Несколько недель спустя подобные же заманчивые предложения поступили императору по другому каналу. Некая госпожа Васильчикова, происходившая из старинного русского рода, перед началом войны жила на своей вилле в Земмеринге, где она и оставалась с тех пор. По приглашению великого герцога Гессенского она приехала в Дармштадт, а затем по его поручению отправилась в Петербург с целью уговорить императора заключить мир. Она была уполномочена передать, что кайзер Вильгельм согласен предоставить России более выгодные условия заключения мира; что Англия уже предлагала Германии заключить сепаратный мир; что династические интересы требуют примирения России и Германии. Великий герцог вручил ей письменное послание аналогичного содержания для передачи Сазонову. Последний сказал ей, что она вела себя недостойно, согласившись выполнить подобное поручение, а император, которому он доложил об этом деле, так разгневался, что приказал заключить ее в монастырь.

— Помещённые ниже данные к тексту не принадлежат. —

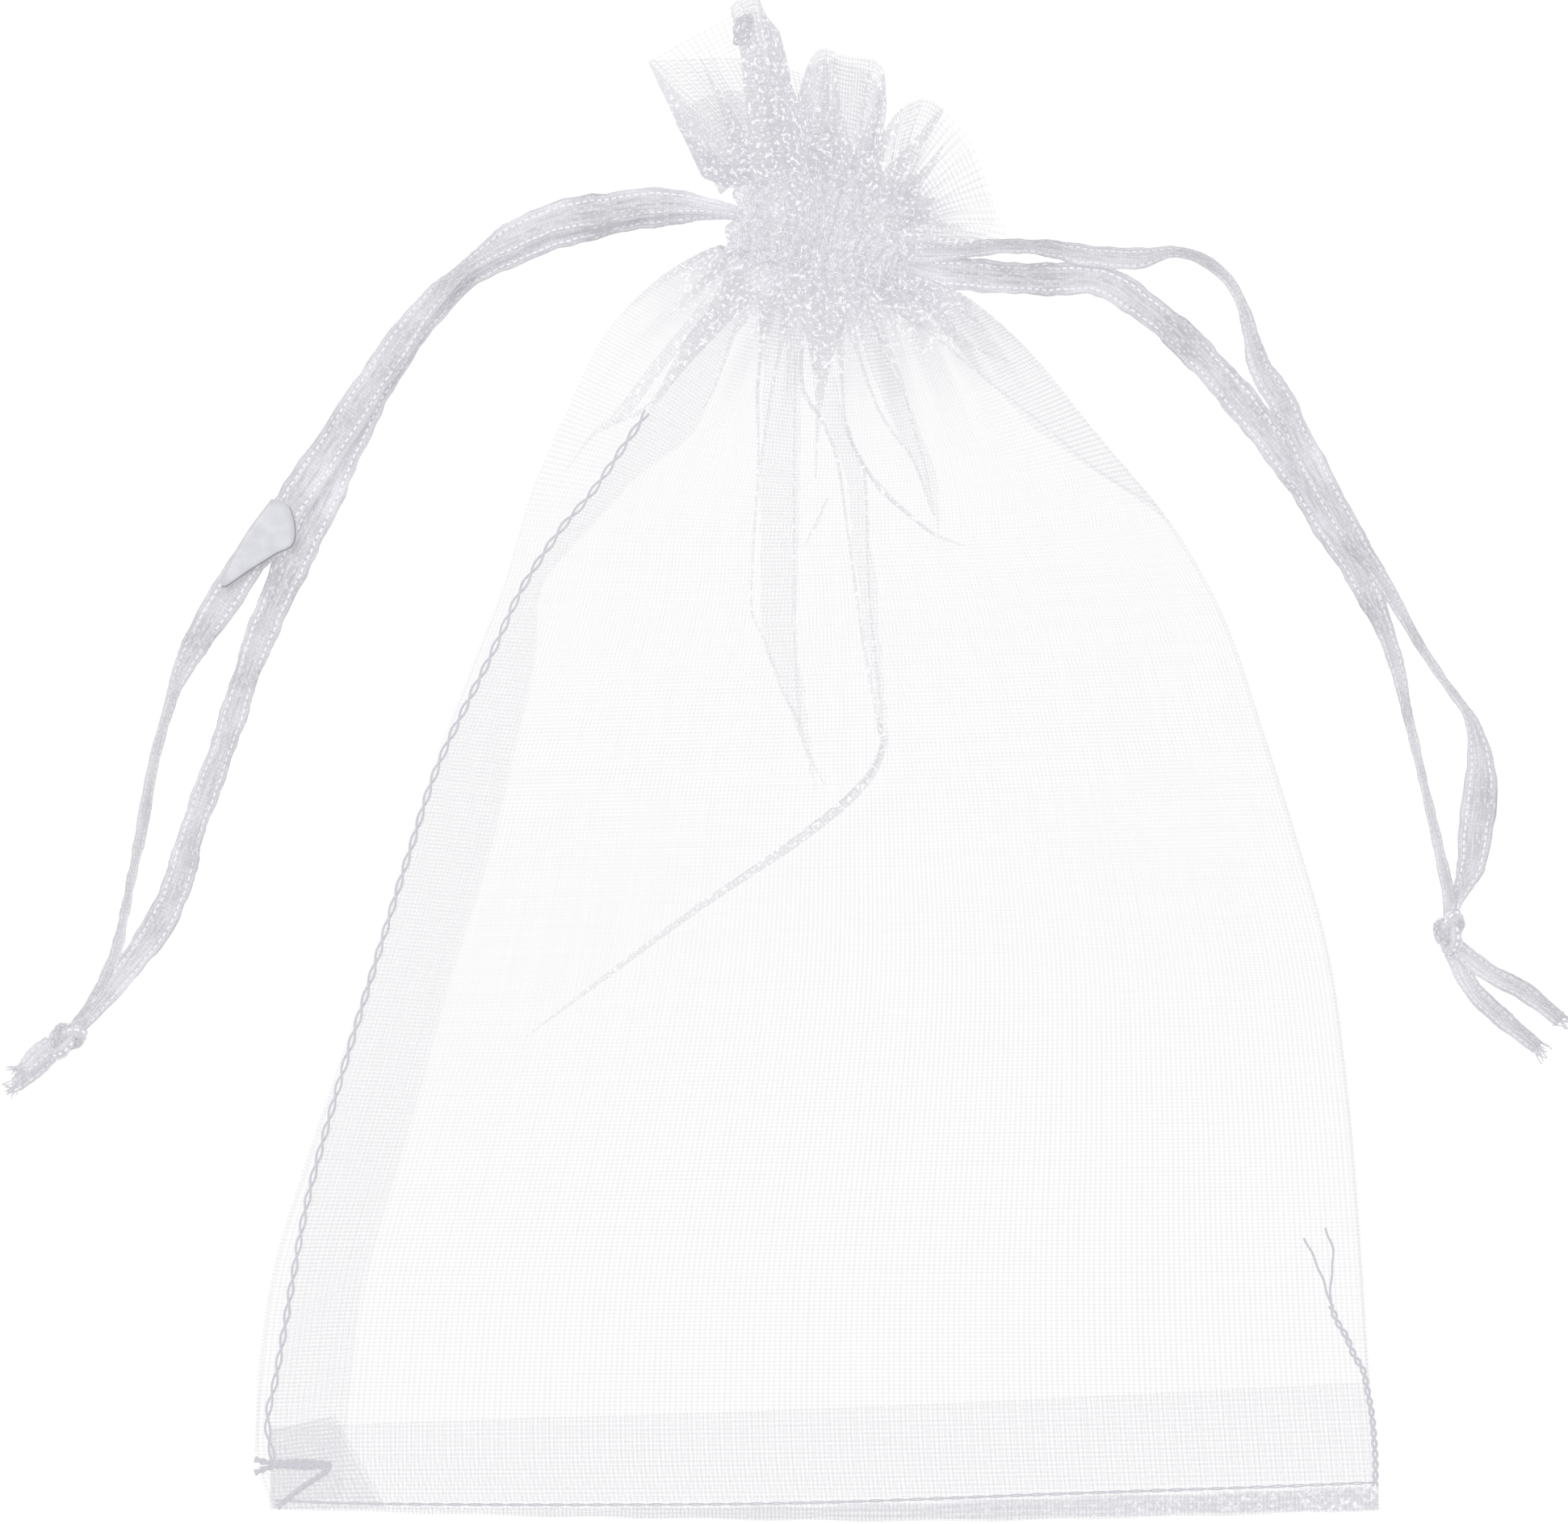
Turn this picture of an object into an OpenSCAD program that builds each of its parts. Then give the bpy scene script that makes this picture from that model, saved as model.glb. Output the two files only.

Прежде чем завершить мой рассказ о 1915 годе, я должен упомянуть, что в конце мая мне было приятно получить от сэра Эдварда Грея письмо, в котором он писал:
«С самого начала войны я с огромным вниманием следил за тем, как вы ведете переговоры в Петрограде. Ваши действия представляются мне достойными восхищения как по форме, так и по содержанию.
Поэтому я ходатайствовал перед премьер-министром о представлении вас к Большому кресту ордена Бани и внесении вашего имени в список претендентов на награждение, который формируется к очередному дню рождения монарха.
Между тем я хочу, чтобы вы знали, что британское правительство и я лично полностью одобряем все, что вы сделали на своем посту».